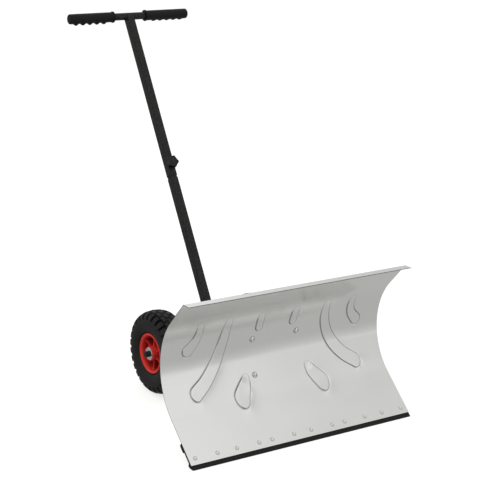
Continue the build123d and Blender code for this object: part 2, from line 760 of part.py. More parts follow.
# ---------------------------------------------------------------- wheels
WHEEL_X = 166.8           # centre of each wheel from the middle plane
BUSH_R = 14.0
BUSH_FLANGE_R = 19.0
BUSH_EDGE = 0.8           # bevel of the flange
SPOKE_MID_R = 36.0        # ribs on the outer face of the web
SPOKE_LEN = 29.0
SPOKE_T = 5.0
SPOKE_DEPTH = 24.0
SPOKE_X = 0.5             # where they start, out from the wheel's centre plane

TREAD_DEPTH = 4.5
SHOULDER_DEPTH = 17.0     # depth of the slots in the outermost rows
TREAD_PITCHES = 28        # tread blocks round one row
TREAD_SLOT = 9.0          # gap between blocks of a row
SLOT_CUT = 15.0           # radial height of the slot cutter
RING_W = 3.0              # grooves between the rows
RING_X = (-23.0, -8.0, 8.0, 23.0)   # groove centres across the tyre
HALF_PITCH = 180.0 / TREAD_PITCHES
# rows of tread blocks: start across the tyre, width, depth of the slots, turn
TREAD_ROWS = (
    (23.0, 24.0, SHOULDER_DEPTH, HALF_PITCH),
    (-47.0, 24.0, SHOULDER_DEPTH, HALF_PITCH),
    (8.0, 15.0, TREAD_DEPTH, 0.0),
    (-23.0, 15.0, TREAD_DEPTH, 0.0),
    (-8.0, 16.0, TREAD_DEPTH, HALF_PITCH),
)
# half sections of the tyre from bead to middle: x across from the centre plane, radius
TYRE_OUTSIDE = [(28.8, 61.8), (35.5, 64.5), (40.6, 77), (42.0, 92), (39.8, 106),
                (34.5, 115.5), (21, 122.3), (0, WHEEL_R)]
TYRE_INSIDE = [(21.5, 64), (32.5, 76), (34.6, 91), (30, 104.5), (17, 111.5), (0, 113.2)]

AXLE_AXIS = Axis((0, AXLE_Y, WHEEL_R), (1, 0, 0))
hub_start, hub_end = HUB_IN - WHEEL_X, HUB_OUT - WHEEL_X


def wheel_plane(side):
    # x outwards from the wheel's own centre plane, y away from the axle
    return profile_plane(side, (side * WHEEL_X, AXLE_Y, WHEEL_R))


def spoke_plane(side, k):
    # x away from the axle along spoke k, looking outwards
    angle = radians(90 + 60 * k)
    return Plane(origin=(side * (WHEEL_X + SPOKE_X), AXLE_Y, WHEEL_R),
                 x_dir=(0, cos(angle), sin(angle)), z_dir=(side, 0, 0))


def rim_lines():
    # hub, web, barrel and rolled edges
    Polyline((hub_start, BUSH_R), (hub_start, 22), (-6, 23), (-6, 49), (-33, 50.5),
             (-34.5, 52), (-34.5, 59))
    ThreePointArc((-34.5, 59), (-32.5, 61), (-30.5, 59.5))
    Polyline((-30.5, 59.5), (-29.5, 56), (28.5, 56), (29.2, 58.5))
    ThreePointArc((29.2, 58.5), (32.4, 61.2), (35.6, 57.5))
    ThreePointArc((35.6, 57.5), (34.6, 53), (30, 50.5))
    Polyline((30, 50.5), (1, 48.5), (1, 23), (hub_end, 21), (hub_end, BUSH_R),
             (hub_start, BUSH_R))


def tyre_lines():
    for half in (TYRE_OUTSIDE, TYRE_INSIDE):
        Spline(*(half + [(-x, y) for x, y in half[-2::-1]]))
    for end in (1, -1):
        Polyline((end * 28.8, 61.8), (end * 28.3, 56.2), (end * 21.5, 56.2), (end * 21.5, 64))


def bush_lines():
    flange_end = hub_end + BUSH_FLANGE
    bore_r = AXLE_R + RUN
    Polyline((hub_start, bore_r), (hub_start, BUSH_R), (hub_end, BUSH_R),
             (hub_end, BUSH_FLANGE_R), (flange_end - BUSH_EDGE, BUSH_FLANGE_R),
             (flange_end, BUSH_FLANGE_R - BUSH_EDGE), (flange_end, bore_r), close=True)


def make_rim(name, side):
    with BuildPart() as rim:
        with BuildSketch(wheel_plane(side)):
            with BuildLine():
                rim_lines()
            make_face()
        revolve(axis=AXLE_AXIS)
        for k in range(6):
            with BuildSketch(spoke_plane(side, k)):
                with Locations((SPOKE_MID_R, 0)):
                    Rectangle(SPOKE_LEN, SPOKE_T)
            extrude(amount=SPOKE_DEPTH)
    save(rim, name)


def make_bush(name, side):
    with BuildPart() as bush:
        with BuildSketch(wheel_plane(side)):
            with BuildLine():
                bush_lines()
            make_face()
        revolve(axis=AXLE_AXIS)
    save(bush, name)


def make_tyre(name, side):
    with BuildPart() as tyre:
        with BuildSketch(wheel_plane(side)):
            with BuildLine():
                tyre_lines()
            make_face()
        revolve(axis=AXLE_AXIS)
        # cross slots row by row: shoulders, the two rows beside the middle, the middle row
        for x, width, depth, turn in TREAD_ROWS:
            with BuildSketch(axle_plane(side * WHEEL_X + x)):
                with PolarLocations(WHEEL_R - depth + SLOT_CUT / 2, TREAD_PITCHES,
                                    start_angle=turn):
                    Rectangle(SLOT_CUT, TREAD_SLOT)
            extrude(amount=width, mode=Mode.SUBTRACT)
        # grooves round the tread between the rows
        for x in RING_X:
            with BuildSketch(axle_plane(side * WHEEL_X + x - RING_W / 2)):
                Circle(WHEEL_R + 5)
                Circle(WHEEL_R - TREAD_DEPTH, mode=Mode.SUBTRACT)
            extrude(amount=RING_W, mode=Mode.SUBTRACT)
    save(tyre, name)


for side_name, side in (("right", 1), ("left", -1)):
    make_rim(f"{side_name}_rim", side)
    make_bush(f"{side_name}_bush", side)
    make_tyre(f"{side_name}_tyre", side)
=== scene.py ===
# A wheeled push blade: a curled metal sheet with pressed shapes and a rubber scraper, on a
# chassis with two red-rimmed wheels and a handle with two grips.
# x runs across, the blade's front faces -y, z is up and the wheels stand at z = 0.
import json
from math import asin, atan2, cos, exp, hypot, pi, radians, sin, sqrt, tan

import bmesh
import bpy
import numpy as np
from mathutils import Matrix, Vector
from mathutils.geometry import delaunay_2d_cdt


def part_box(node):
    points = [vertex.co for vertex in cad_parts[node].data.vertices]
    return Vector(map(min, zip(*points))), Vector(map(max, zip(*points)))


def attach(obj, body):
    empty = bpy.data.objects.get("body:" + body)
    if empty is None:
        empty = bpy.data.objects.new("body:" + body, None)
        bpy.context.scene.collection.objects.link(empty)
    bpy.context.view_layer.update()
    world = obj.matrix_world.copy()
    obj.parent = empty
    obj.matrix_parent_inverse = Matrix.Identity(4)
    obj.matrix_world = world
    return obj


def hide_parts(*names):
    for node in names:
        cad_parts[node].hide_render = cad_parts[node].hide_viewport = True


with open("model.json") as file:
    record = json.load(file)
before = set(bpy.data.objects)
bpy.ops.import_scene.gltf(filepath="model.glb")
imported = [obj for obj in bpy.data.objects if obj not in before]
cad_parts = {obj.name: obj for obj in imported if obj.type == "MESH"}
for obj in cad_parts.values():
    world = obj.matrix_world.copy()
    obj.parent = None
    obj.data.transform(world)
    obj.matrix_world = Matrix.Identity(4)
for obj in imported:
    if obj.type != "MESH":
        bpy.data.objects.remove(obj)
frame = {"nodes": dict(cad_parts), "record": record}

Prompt
All of the material above needs to be copied exactly.

Response to the exercise
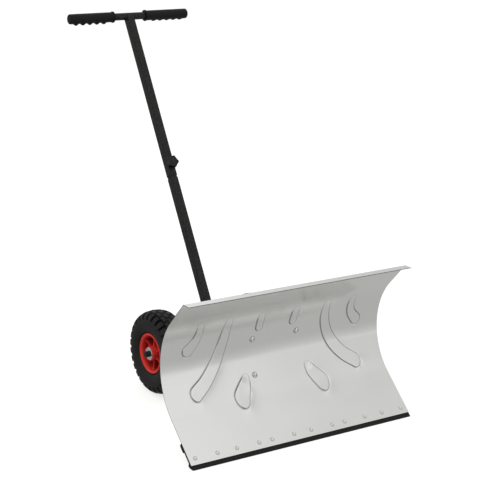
Continue the build123d and Blender code for this object: part 2, from line 760 of part.py. More parts follow.
# ---------------------------------------------------------------- wheels
WHEEL_X = 166.8           # centre of each wheel from the middle plane
BUSH_R = 14.0
BUSH_FLANGE_R = 19.0
BUSH_EDGE = 0.8           # bevel of the flange
SPOKE_MID_R = 36.0        # ribs on the outer face of the web
SPOKE_LEN = 29.0
SPOKE_T = 5.0
SPOKE_DEPTH = 24.0
SPOKE_X = 0.5             # where they start, out from the wheel's centre plane

TREAD_DEPTH = 4.5
SHOULDER_DEPTH = 17.0     # depth of the slots in the outermost rows
TREAD_PITCHES = 28        # tread blocks round one row
TREAD_SLOT = 9.0          # gap between blocks of a row
SLOT_CUT = 15.0           # radial height of the slot cutter
RING_W = 3.0              # grooves between the rows
RING_X = (-23.0, -8.0, 8.0, 23.0)   # groove centres across the tyre
HALF_PITCH = 180.0 / TREAD_PITCHES
# rows of tread blocks: start across the tyre, width, depth of the slots, turn
TREAD_ROWS = (
    (23.0, 24.0, SHOULDER_DEPTH, HALF_PITCH),
    (-47.0, 24.0, SHOULDER_DEPTH, HALF_PITCH),
    (8.0, 15.0, TREAD_DEPTH, 0.0),
    (-23.0, 15.0, TREAD_DEPTH, 0.0),
    (-8.0, 16.0, TREAD_DEPTH, HALF_PITCH),
)
# half sections of the tyre from bead to middle: x across from the centre plane, radius
TYRE_OUTSIDE = [(28.8, 61.8), (35.5, 64.5), (40.6, 77), (42.0, 92), (39.8, 106),
                (34.5, 115.5), (21, 122.3), (0, WHEEL_R)]
TYRE_INSIDE = [(21.5, 64), (32.5, 76), (34.6, 91), (30, 104.5), (17, 111.5), (0, 113.2)]

AXLE_AXIS = Axis((0, AXLE_Y, WHEEL_R), (1, 0, 0))
hub_start, hub_end = HUB_IN - WHEEL_X, HUB_OUT - WHEEL_X


def wheel_plane(side):
    # x outwards from the wheel's own centre plane, y away from the axle
    return profile_plane(side, (side * WHEEL_X, AXLE_Y, WHEEL_R))


def spoke_plane(side, k):
    # x away from the axle along spoke k, looking outwards
    angle = radians(90 + 60 * k)
    return Plane(origin=(side * (WHEEL_X + SPOKE_X), AXLE_Y, WHEEL_R),
                 x_dir=(0, cos(angle), sin(angle)), z_dir=(side, 0, 0))


def rim_lines():
    # hub, web, barrel and rolled edges
    Polyline((hub_start, BUSH_R), (hub_start, 22), (-6, 23), (-6, 49), (-33, 50.5),
             (-34.5, 52), (-34.5, 59))
    ThreePointArc((-34.5, 59), (-32.5, 61), (-30.5, 59.5))
    Polyline((-30.5, 59.5), (-29.5, 56), (28.5, 56), (29.2, 58.5))
    ThreePointArc((29.2, 58.5), (32.4, 61.2), (35.6, 57.5))
    ThreePointArc((35.6, 57.5), (34.6, 53), (30, 50.5))
    Polyline((30, 50.5), (1, 48.5), (1, 23), (hub_end, 21), (hub_end, BUSH_R),
             (hub_start, BUSH_R))


def tyre_lines():
    for half in (TYRE_OUTSIDE, TYRE_INSIDE):
        Spline(*(half + [(-x, y) for x, y in half[-2::-1]]))
    for end in (1, -1):
        Polyline((end * 28.8, 61.8), (end * 28.3, 56.2), (end * 21.5, 56.2), (end * 21.5, 64))


def bush_lines():
    flange_end = hub_end + BUSH_FLANGE
    bore_r = AXLE_R + RUN
    Polyline((hub_start, bore_r), (hub_start, BUSH_R), (hub_end, BUSH_R),
             (hub_end, BUSH_FLANGE_R), (flange_end - BUSH_EDGE, BUSH_FLANGE_R),
             (flange_end, BUSH_FLANGE_R - BUSH_EDGE), (flange_end, bore_r), close=True)


def make_rim(name, side):
    with BuildPart() as rim:
        with BuildSketch(wheel_plane(side)):
            with BuildLine():
                rim_lines()
            make_face()
        revolve(axis=AXLE_AXIS)
        for k in range(6):
            with BuildSketch(spoke_plane(side, k)):
                with Locations((SPOKE_MID_R, 0)):
                    Rectangle(SPOKE_LEN, SPOKE_T)
            extrude(amount=SPOKE_DEPTH)
    save(rim, name)


def make_bush(name, side):
    with BuildPart() as bush:
        with BuildSketch(wheel_plane(side)):
            with BuildLine():
                bush_lines()
            make_face()
        revolve(axis=AXLE_AXIS)
    save(bush, name)


def make_tyre(name, side):
    with BuildPart() as tyre:
        with BuildSketch(wheel_plane(side)):
            with BuildLine():
                tyre_lines()
            make_face()
        revolve(axis=AXLE_AXIS)
        # cross slots row by row: shoulders, the two rows beside the middle, the middle row
        for x, width, depth, turn in TREAD_ROWS:
            with BuildSketch(axle_plane(side * WHEEL_X + x)):
                with PolarLocations(WHEEL_R - depth + SLOT_CUT / 2, TREAD_PITCHES,
                                    start_angle=turn):
                    Rectangle(SLOT_CUT, TREAD_SLOT)
            extrude(amount=width, mode=Mode.SUBTRACT)
        # grooves round the tread between the rows
        for x in RING_X:
            with BuildSketch(axle_plane(side * WHEEL_X + x - RING_W / 2)):
                Circle(WHEEL_R + 5)
                Circle(WHEEL_R - TREAD_DEPTH, mode=Mode.SUBTRACT)
            extrude(amount=RING_W, mode=Mode.SUBTRACT)
    save(tyre, name)


for side_name, side in (("right", 1), ("left", -1)):
    make_rim(f"{side_name}_rim", side)
    make_bush(f"{side_name}_bush", side)
    make_tyre(f"{side_name}_tyre", side)
=== scene.py ===
# A wheeled push blade: a curled metal sheet with pressed shapes and a rubber scraper, on a
# chassis with two red-rimmed wheels and a handle with two grips.
# x runs across, the blade's front faces -y, z is up and the wheels stand at z = 0.
import json
from math import asin, atan2, cos, exp, hypot, pi, radians, sin, sqrt, tan

import bmesh
import bpy
import numpy as np
from mathutils import Matrix, Vector
from mathutils.geometry import delaunay_2d_cdt


def part_box(node):
    points = [vertex.co for vertex in cad_parts[node].data.vertices]
    return Vector(map(min, zip(*points))), Vector(map(max, zip(*points)))


def attach(obj, body):
    empty = bpy.data.objects.get("body:" + body)
    if empty is None:
        empty = bpy.data.objects.new("body:" + body, None)
        bpy.context.scene.collection.objects.link(empty)
    bpy.context.view_layer.update()
    world = obj.matrix_world.copy()
    obj.parent = empty
    obj.matrix_parent_inverse = Matrix.Identity(4)
    obj.matrix_world = world
    return obj


def hide_parts(*names):
    for node in names:
        cad_parts[node].hide_render = cad_parts[node].hide_viewport = True


with open("model.json") as file:
    record = json.load(file)
before = set(bpy.data.objects)
bpy.ops.import_scene.gltf(filepath="model.glb")
imported = [obj for obj in bpy.data.objects if obj not in before]
cad_parts = {obj.name: obj for obj in imported if obj.type == "MESH"}
for obj in cad_parts.values():
    world = obj.matrix_world.copy()
    obj.parent = None
    obj.data.transform(world)
    obj.matrix_world = Matrix.Identity(4)
for obj in imported:
    if obj.type != "MESH":
        bpy.data.objects.remove(obj)
frame = {"nodes": dict(cad_parts), "record": record}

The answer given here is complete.